What gliderport is that??

At the gliderport where I fly, we have Pawnee tow planes and one paved and two
dirt runways, no 300-ft-wide grass area like you described. The tow planes
don't do downwind landings to save time, busy or not.

If the glider in front of you takes a pattern tow, how much time is going to be
saved by the tow plane doing a downwind landing? a minute? two MAYBE? if the
glider in front of you takes a 3K-ft tow (that takes several minutes), the
little time saved doing a downwind landing is insignificant anyway.

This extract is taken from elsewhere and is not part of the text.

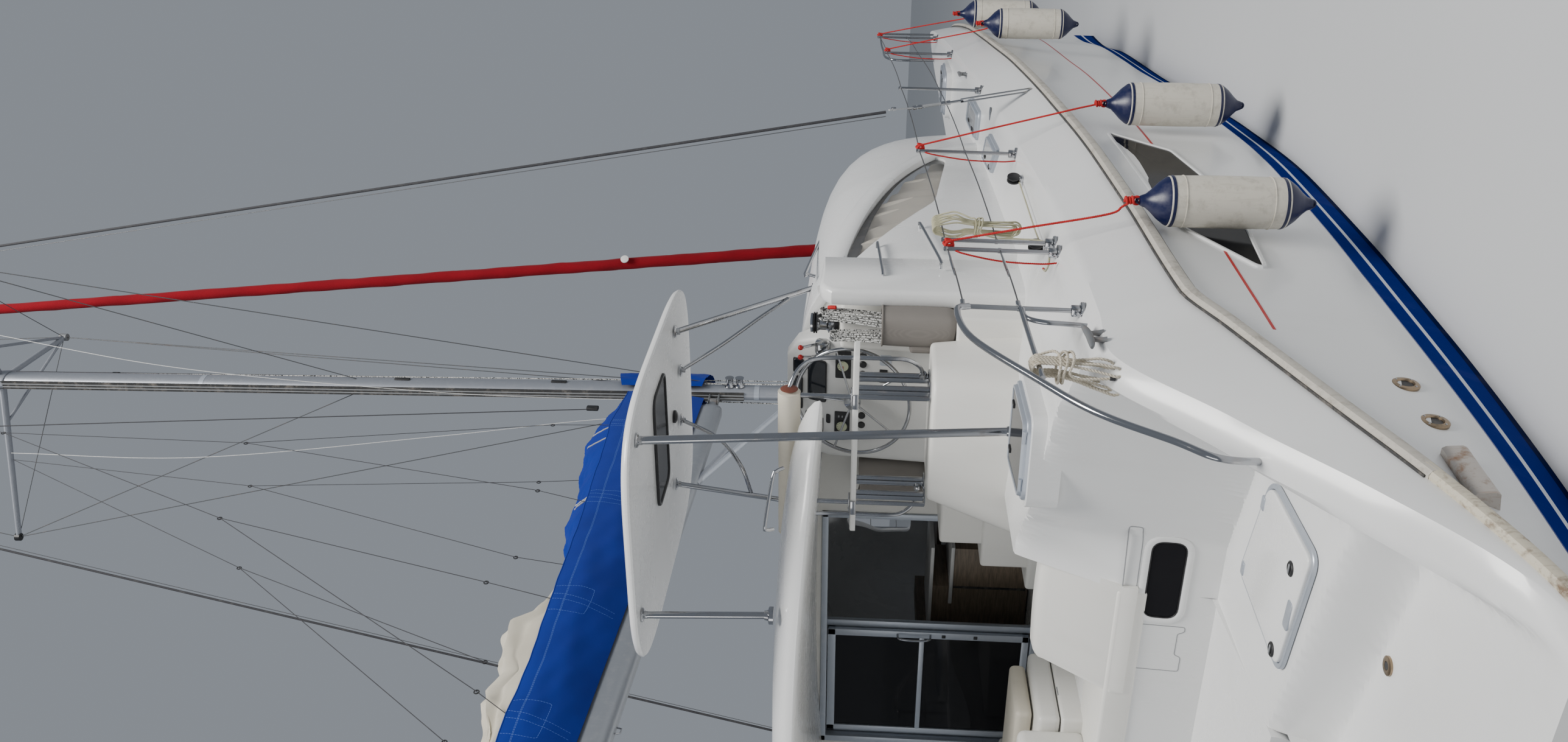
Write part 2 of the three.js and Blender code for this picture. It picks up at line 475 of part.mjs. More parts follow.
// Boom with rod kicker, sail bag and flaked mainsail.
const boomEnd = BOOM.gooseX - BOOM.length;
const boomRing = (x, k = 1) => Array.from({ length: 12 }, (_, i) => {
  const t = (2 * Math.PI * (i + 0.5)) / 12;
  return V(x, Math.cos(t) * BOOM.wide * 0.5 * k, boomZ(x) + Math.sin(t) * BOOM.deep * 0.5 * k);
});
const kickerTop = V(6300, 0, boomZ(6300) - 60);
add('boom', unite(loft([boomRing(boomEnd, 0.9), boomRing(boomEnd + 60), boomRing(BOOM.gooseX - 220),
  boomRing(BOOM.gooseX - 110, 0.24), boomRing(BOOM.gooseX - 55, 0.24)]), rod(kickerTop, V(7870, 0, 3420),
    28, 28, 8),
rod(alongMast(GOOSE, -38), alongMast(GOOSE, 38), 34, 34, 10)), ALUMINIUM);
// station, half width at the foot, half width at the shoulder, shoulder z, ridge half width, ridge z
const BAG_ROWS = [
  [2330, 95, 170, 4900, 90, 4960], [3100, 100, 215, 4960, 120, 5010], [4250, 100, 230, 4960, 130, 5020],
  [4450, 100, 230, 4970, 90, 5110], [5650, 100, 220, 5000, 60, 5200], [6950, 95, 200, 5010, 50, 5290],
  [7760, 80, 150, 5000, 45, 5230],
];
const bagRing = ([x, f, w, z, r, top]) => [[-f, boomZ(x) + 60], [-w, (boomZ(x) + z) / 2 + 20], [-w, z],
  [-r, top],
  [r, top], [w, z], [w, (boomZ(x) + z) / 2 + 20], [f, boomZ(x) + 60]].map(([y, q]) => V(x, y, q));
const boomTool = loft([boomRing(boomEnd - 400, 1.01), boomRing(BOOM.gooseX + 200, 1.01)]);
add('sail_bag', cut(loft(BAG_ROWS.map(bagRing)), boomTool), BLUE_CLOTH);
const SAIL_ROWS = [[2360, 90, 4900, 5060], [2700, 150, 4900, 5230], [3500, 165, 4900, 5290], [4150, 150,
  4900, 5360],
  [4420, 80, 4900, 5150]];
const bagTool = loft(BAG_ROWS.map(([x, f, w, z, r, top]) => bagRing([x, f, w + 0.3, z + 0.3, r + 0.3,
  top + 0.3])));
add('mainsail', cut(loft(SAIL_ROWS.map(([x, w, z, top]) => [[-w, z], [-w * 0.9, top - 90], [-w * 0.4, top],
  [w * 0.5, top - 20], [w * 0.95, top - 100], [w, z]].map(([y, q]) => V(x, y, q)))), bagTool), SAILCLOTH);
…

I'm curious as to how "busy" it has to be to justify that? Are you talking
about 3 gliders waiting to be towed? or 10? Either way, unless you have 10
people waiting in line *all day long*, how much time is really saved by doing a
downwind landing vs. a conventional one? not to mention the obvious SAFETY
issue -- if you have THAT many gliders ready to go that you're concerned about
a minute or two of their "wait time", there are also going to be GLIDERS
landing *into* the wind at the same time! Sounds like a recipe for disaster,
just to maybe get a couple more tows in. Is a glider pilot going to refuse to
wait the extra couple of minutes for the Pawnee to make a landing into the
wind? I don't think so.

Sad ... $$ is really always the bottom line motivator, huh?